▶ [TASK PROMPT]:
Print the lines of the data, starting with the first, up to and including the line where "0.90, 0.87), 0.03)" appears.

▶ [GIVEN DATA]:

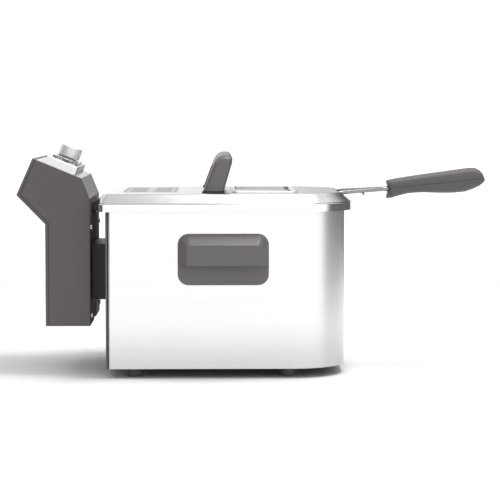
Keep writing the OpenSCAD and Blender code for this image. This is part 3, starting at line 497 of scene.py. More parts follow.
def bezel(seal_top):
    """Steel above a height and a black seal below it."""
    finish = Finish("window_bezel")
    fine = finish.noise(1.0, 3.0, 0.65, finish.stretched(*TOP_GRAIN))
    steel = finish.node("SeparateXYZ", {}, {0: finish.place}, "Z").above(seal_top)
    finish.drive("Metallic", steel)
    bright = finish.tint(fine, (0.66, 0.66, 0.655), (0.8, 0.8, 0.795))
    finish.drive("Base Color", finish.mix(steel, (*SEAL_BLACK, 1), bright))
    finish.drive("Roughness", 0.3 + 0.12 * fine)
    finish.bump(fine, 0.3, 0.00006)
    return finish.material


def clear(name, colour, rough, ior=1.5):
    """Glass or clear plastic with a trace of haze."""
    finish = Finish(name, Transmission_Weight=1.0, IOR=ior)
    haze = finish.noise(30.0, 3.0)
    finish.drive("Base Color", finish.tint(haze, tuple(0.96 * c for c in colour), colour))
    finish.drive("Roughness", rough + 0.03 * haze)
    return finish.material


window_clear = clear("window_clear", (0.93, 0.97, 0.95), 0.01)
lens_clear = clear("lens_clear", (0.80, 0.90, 0.87), 0.03)


def felt(name):
    finish = Finish(name, Sheen_Weight=0.4)
    fibres = finish.noise(900.0, 4.0, 0.7)
    finish.drive("Base Color", finish.tint(fibres, (0.02, 0.02, 0.02), (0.12, 0.12, 0.115)))
    finish.drive("Roughness", 0.8 + 0.2 * fibres)
    finish.bump(fibres, 0.6, 0.0004)
    return finish.material


filter_felt = felt("filter_felt")
print("finishes", len(bpy.data.materials))

# %% [markdown]
# Two more ways to make a form. A prism starts from a filled outline that is extruded
# straight. A loft extrudes a loop of edges again and again, and each new loop is laid on
# the next section, so a slope, a crown or a grip grows ring by ring.

# %% Prism and loft helpers


def prism(name, outline, low_y, high_y):
    """Extrudes an outline of (x, z) points along Y."""
    deselect()
    bpy.ops.mesh.primitive_circle_add(vertices=len(outline), fill_type="NGON")
    piece = bpy.context.object
    piece.name = name
    for vertex, (x, z) in zip(piece.data.vertices, outline):
        vertex.co = (x, low_y, z)
    pick(piece, "FACE", lambda f: True)
    bpy.ops.mesh.extrude_region_move(TRANSFORM_OT_translate={"value": (0, high_y - low_y, 0)})
    done()
    outward(piece)
    return piece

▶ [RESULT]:
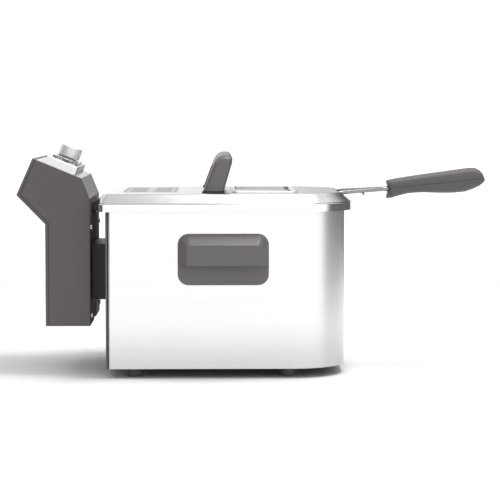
Keep writing the OpenSCAD and Blender code for this image. This is part 3, starting at line 497 of scene.py. More parts follow.
def bezel(seal_top):
    """Steel above a height and a black seal below it."""
    finish = Finish("window_bezel")
    fine = finish.noise(1.0, 3.0, 0.65, finish.stretched(*TOP_GRAIN))
    steel = finish.node("SeparateXYZ", {}, {0: finish.place}, "Z").above(seal_top)
    finish.drive("Metallic", steel)
    bright = finish.tint(fine, (0.66, 0.66, 0.655), (0.8, 0.8, 0.795))
    finish.drive("Base Color", finish.mix(steel, (*SEAL_BLACK, 1), bright))
    finish.drive("Roughness", 0.3 + 0.12 * fine)
    finish.bump(fine, 0.3, 0.00006)
    return finish.material


def clear(name, colour, rough, ior=1.5):
    """Glass or clear plastic with a trace of haze."""
    finish = Finish(name, Transmission_Weight=1.0, IOR=ior)
    haze = finish.noise(30.0, 3.0)
    finish.drive("Base Color", finish.tint(haze, tuple(0.96 * c for c in colour), colour))
    finish.drive("Roughness", rough + 0.03 * haze)
    return finish.material


window_clear = clear("window_clear", (0.93, 0.97, 0.95), 0.01)
lens_clear = clear("lens_clear", (0.80, 0.90, 0.87), 0.03)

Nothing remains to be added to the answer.